Coherus BioSciences, Inc. launched its Udenyca Onbody, an on-body injector (OBI) presentation of Udenyca (pegfilgrastim-cbqv), the company said Feb. 21. Approved Dec. 22, the OBI is indicated to decrease the incidence of infection, as manifested by febrile neutropenia, in people with nonmyeloid malignancies receiving myelosuppressive anticancer drugs associated with a clinically significant incidence of febrile neutropenia. Udenyca was first approved Nov. 2, 2018, and the leukocyte growth factor is one of six biosimilars of Amgen Inc.’s Neulasta (pegfilgrastim) that the agency has greenlighted. A health care provider must fill the OBI with the co-packaged syringe and apply it to the patient’s abdomen or back of the arm. About 27 hours after it is applied to the skin, the OBI will deliver a 6 mg/0.6 mL dose of Udenyca over about five minutes.
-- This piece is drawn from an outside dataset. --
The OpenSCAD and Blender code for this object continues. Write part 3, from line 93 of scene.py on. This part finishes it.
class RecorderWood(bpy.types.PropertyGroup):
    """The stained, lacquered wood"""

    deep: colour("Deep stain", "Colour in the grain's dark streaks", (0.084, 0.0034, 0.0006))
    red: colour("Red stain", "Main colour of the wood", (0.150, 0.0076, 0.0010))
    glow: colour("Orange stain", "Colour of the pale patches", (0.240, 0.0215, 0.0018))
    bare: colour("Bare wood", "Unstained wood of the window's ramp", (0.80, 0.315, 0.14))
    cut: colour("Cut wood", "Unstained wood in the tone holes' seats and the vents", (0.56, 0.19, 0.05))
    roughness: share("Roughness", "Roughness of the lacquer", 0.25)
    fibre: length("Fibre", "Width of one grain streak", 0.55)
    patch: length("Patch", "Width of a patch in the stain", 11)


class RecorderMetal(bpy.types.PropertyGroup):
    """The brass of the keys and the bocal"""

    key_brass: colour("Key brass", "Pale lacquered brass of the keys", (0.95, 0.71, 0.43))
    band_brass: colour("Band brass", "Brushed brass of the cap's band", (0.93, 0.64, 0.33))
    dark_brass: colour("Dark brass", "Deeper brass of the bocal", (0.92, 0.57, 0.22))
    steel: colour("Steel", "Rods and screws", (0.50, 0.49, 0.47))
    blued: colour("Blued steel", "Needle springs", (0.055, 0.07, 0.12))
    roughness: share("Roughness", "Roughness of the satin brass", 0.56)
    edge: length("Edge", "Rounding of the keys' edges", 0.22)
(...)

Catalyst Pharmaceuticals, Inc.’s Agamree (vamorolone) is now available in the U.S., the company said March 13. The FDA approved the first-in-class corticosteroid on Oct. 26 for the treatment of Duchenne muscular dystrophy in people at least 2 years old. The company is offering the comprehensive support program Catalyst Pathways Patient Assistance Program for Agamree for eligible patients. Drugs.com lists the price of 40 mg/mL oral suspension as more than $10,013.